Cada cosa a su tiempo

La independencia tiene unos adversarios directos, cuya la legitimidad política no quedará en absoluto discutida por su posición en relación a las aspiraciones de una buena parte de los catalanes, sino por los métodos que utilicen para defender su voluntad política. Tanto da, pues, si estos adversarios se amparan en un ideal nacional unitario hasta ahora fallido, si defienden intereses de mercado, de clase o de casta, como si les mueve una pertenencia emocional, conciben la ruptura de modo dramático, pero ésta no es la cuestión.

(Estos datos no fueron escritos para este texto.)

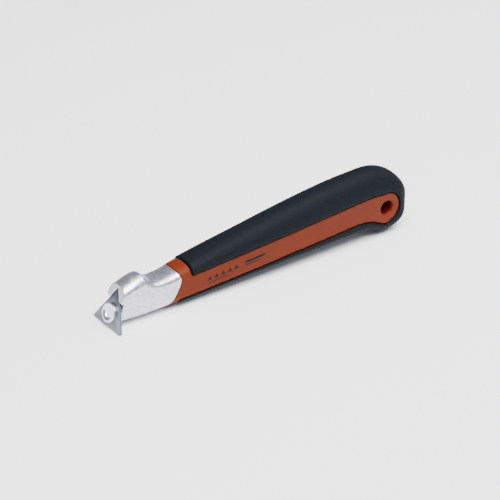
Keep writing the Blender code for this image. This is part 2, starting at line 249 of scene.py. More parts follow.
def newMaterial(name, shaderValues):
    material = bpy.data.materials.new(name)
    material.use_nodes = True
    tree = material.node_tree
    shader = tree.nodes["Principled BSDF"]
    for socket, value in shaderValues.items():
        shader.inputs[socket].default_value = value
    place = addNode(tree, "ShaderNodeTexCoord").outputs["Object"]
    return material, tree, shader, place


def makeDieCastAluminium():
    # Aluminium alloy, cast in a steel die and tumbled: pale grey with a soft sheen, faint flow marks,
    # a fine grain, and a painted highlight that makes the convex edges paler
    look = {"pale": "#CFCDD4", "dull": "#B4B3BC", "edge": "#EFEEF2", "flowMm": 1.6, "grainMm": 0.5,
            "grainDeepMm": 0.014, "smooth": 0.28, "rough": 0.40}
    material, tree, shader, place = newMaterial("dieCastAluminium", {"Metallic": 1.0})
    flow = addNode(tree, "ShaderNodeTexNoise", None, {"Scale": 1000 / look["flowMm"], "Detail": 4.0},
                   {"Vector": place})
    grain = addNode(tree, "ShaderNodeTexNoise", None, {"Scale": 1000 / look["grainMm"], "Detail": 2.0},
                    {"Vector": place})
    tone = addNode(tree, "ShaderNodeValToRGB", None, None, {"Fac": flow.outputs["Fac"]})
    tone.color_ramp.elements[0].position = 0.35
    tone.color_ramp.elements[0].color = linear(look["dull"])
    tone.color_ramp.elements[1].position = 0.65
    tone.color_ramp.elements[1].color = linear(look["pale"])
    # painted highlight: convex edges, found by pointiness, are mixed towards the pale edge colour
    shape = addNode(tree, "ShaderNodeNewGeometry")
    paintedEdgeHighlight = addNode(tree, "ShaderNodeMapRange", None, {"From Min": 0.51, "From Max": 0.57},
                   {"Value": shape.outputs["Pointiness"]})
    colour = addNode(tree, "ShaderNodeMix", {"data_type": "RGBA"}, {7: linear(look["edge"])},
                     {0: paintedEdgeHighlight.outputs[0], 6: tone.outputs["Color"]})
    sheen = addNode(tree, "ShaderNodeMapRange", None,
                    {"From Min": 0.3, "From Max": 0.7, "To Min": look["smooth"], "To Max": look["rough"]},
                    {"Value": flow.outputs["Fac"]})
    bump = addNode(tree, "ShaderNodeBump", None,
                   {"Strength": 0.6, "Distance": look["grainDeepMm"] * 0.001},
                   {"Height": grain.outputs["Fac"]})
    tree.links.new(colour.outputs[2], shader.inputs["Base Color"])
    tree.links.new(sheen.outputs[0], shader.inputs["Roughness"])
    tree.links.new(bump.outputs[0], shader.inputs["Normal"])
    return material


def makeGroundCarbide():
    # Tungsten carbide, sintered and ground on its faces: a darker, bluer grey than steel, with fine
    # parallel grinding lines, and painted shade that darkens it towards the corner under the arch, where the
    # arch shades it.
    # The lines are drawn coarser than the wheel's, so that they show
    look = {"base": "#8B8D95", "deep": "#7A7D86", "archShade": "#B4B8C2", "archShadeFromMm": 9.0,
            "archShadeToMm": 16.0, "lineMm": 0.22, "lineLongMm": 14.0, "lineDeepMm": 0.004,
            "smooth": 0.42, "rough": 0.52}
    material, tree, shader, place = newMaterial("groundTungstenCarbide", {"Metallic": 1.0})
    along = addNode(tree, "ShaderNodeMapping", None,
                    {"Rotation": (0, -bladeLean + tilt, 0),
                     "Scale": (1000 / look["lineLongMm"], 1000 / look["lineLongMm"], 1000 / look["lineMm"])},
                    {"Vector": place})
    lines = addNode(tree, "ShaderNodeTexNoise", None, {"Scale": 1.0, "Detail": 3.0},
                    {"Vector": along.outputs[0]})
    tone = addNode(tree, "ShaderNodeValToRGB", None, None, {"Fac": lines.outputs["Fac"]})
    tone.color_ramp.elements[0].position = 0.3
    tone.color_ramp.elements[0].color = linear(look["deep"])
    tone.color_ramp.elements[1].position = 0.7
    tone.color_ramp.elements[1].color = linear(look["base"])
    sheen = addNode(tree, "ShaderNodeMapRange", None,
                    {"From Min": 0.3, "From Max": 0.7, "To Min": look["smooth"], "To Max": look["rough"]},
                    {"Value": lines.outputs["Fac"]})
    bump = addNode(tree, "ShaderNodeBump", None,
                   {"Strength": 0.5, "Distance": look["lineDeepMm"] * 0.001},
                   {"Height": lines.outputs["Fac"]})
    # painted shade: the colour is multiplied darker with height, up to the blade's top corner under the arch
    height = addNode(tree, "ShaderNodeSeparateXYZ", None, None, {0: place})
    share = addNode(tree, "ShaderNodeMapRange", {"interpolation_type": "SMOOTHSTEP"},
                    {"From Min": look["archShadeFromMm"] * 0.001, "From Max": look["archShadeToMm"] * 0.001},
                    {"Value": height.outputs["Z"]})
    colour = addNode(tree, "ShaderNodeMix", {"data_type": "RGBA", "blend_type": "MULTIPLY"},
                     {7: linear(look["archShade"])}, {0: share.outputs[0], 6: tone.outputs["Color"]})
    tree.links.new(colour.outputs[2], shader.inputs["Base Color"])
    tree.links.new(sheen.outputs[0], shader.inputs["Roughness"])
    tree.links.new(bump.outputs[0], shader.inputs["Normal"])
    return material


def makeZincPlatedSteel():
    # Turned steel, bright zinc plated: almost white with a cool tint, and faint rings from the lathe
    look = {"base": "#ECEEF4", "cool": "#CDD2E0", "ringMm": 3.77, "ringDeepMm": 0.002, "cloudMm": 2.5,
            "roughness": 0.2}
    material, tree, shader, place = newMaterial("brightZincPlatedSteel",
                                                {"Metallic": 1.0, "Roughness": look["roughness"]})
    centred = addNode(tree, "ShaderNodeVectorMath", {"operation": "SUBTRACT"},
                      {1: tuple(screwJoint["pos_m"])}, {0: place})
    upright = addNode(tree, "ShaderNodeMapping", None, {"Rotation": (0, pi / 2 - bladeLean + tilt, 0)},
                      {"Vector": centred.outputs[0]})
    rings = addNode(tree, "ShaderNodeTexWave",
                    {"wave_type": "RINGS", "rings_direction": "Z", "wave_profile": "SIN"},
                    {"Scale": 100 * pi / look["ringMm"], "Distortion": 0.3}, {"Vector": upright.outputs[0]})
    cloud = addNode(tree, "ShaderNodeTexNoise", None, {"Scale": 1000 / look["cloudMm"], "Detail": 2.0},
                    {"Vector": place})
    colour = addNode(tree, "ShaderNodeMix", {"data_type": "RGBA"},
                     {6: linear(look["base"]), 7: linear(look["cool"])}, {0: cloud.outputs["Fac"]})
    bump = addNode(tree, "ShaderNodeBump", None,
                   {"Strength": 0.15, "Distance": look["ringDeepMm"] * 0.001},
                   {"Height": rings.outputs["Fac"]})
    tree.links.new(colour.outputs[2], shader.inputs["Base Color"])
    tree.links.new(bump.outputs[0], shader.inputs["Normal"])
    return material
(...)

La cuestión es el tipo de combate y, si entran en el juego sucio, es en la denuncia de los procedimientos en los que se tendrá que poner el acento, más que en las motivaciones. En todo caso, la desigualdad de fuerzas entre estas posiciones contrarias a un proceso de emancipación nacional catalana y los defensores de un nuevo Estado proviene del hecho de que unos ya disponen de una estructura de poder que les ampara, mientras que los otros parten de una clara posición de debilidad. Por ello, el debate sobre la consulta siempre suele terminar en la discusión entre los que se amparan en la razón de Estado -definida por la Constitución española- y los que lo hacen en una voluntad democrática que consideran superior a cualquier concreción histórica particular.

 

Ahora bien, si esta desigualdad de fuerzas es muy importante para lo que pueda ser el desenlace final de este desafío soberanista, también deberíamos tener muy en cuenta los propios peligros internos del independentismo. No se trata de hacer defensas absurdas de unidades políticas, claro. La diversidad política del independentismo, todo lo contrario, es una gran fuerza que hay que preservar con cuidado. Mucho mejor, por tanto, que en Cataluña haya tres o cuatro partidos que estén plenamente de acuerdo o muy cerca de las tesis soberanistas, que la realidad política escocesa, en la que prácticamente un solo partido concentra toda la propuesta soberanista. Y mucho mejor, también, que haya unas cuantas docenas de organizaciones civiles con estrategias y sensibilidades sociales diversas para acompañar el proceso político hacia la autodeterminación de los catalanes, aunque se pueda dar la impresión de fragmentación.

 

Cuando hablo de peligros internos, pues, no me refiero a esta diversidad de posiciones legítimas. Lo que preocupa es que, precisamente porque el proceso debe ser netamente democrático -no hay otra fuerza-, lo que no sería aceptable es que se intentara aprovechar la ruptura política que representa la conquista de un nuevo Estado para hacer colar otras transformaciones políticas que deberían ser debatidas en el nuevo Parlamento soberano que se derivará de este proceso. Hay una línea delgada entre el debate por el modelo de Estado que puede alcanzar una mayoría política y el de las futuras políticas que se lleven a cabo que conviene no traspasar antes de tiempo. Hay que evitar la precipitación que supondría querer hacer pasar el objetivo de la independencia, donde pueden confluir fuerzas absolutamente distintas desde el punto de vista ideológico, con otros objetivos que más adelante tendrán que ganar específicamente en la calle y, sobre todo, en las urnas. En este sentido, es mucho mejor la «mano tendida» al presidente Mas de David Fernàndez para hacer posible la consulta soberanista -reservando el «puño en alto» para la discrepancia ideológica- que la actitud de los que la condicionan a unas políticas que, por lo menos, todavía no han recibido la validación de una mayoría parlamentaria.

 

No es ésta, sin embargo, la única preocupación que hay que tener respecto al proceso en el que estamos embarcados. También hay que seguir advirtiendo de algo tan obvio como que la independencia no lo cura todo: la pobreza, la corrupción, la incompetencia, la estupidez… Y la prueba la tenemos en todos los estados que, por independientes que sean, deben seguir soportando unas lacras propias de la condición humana que también deberán combatir en una Cataluña soberana.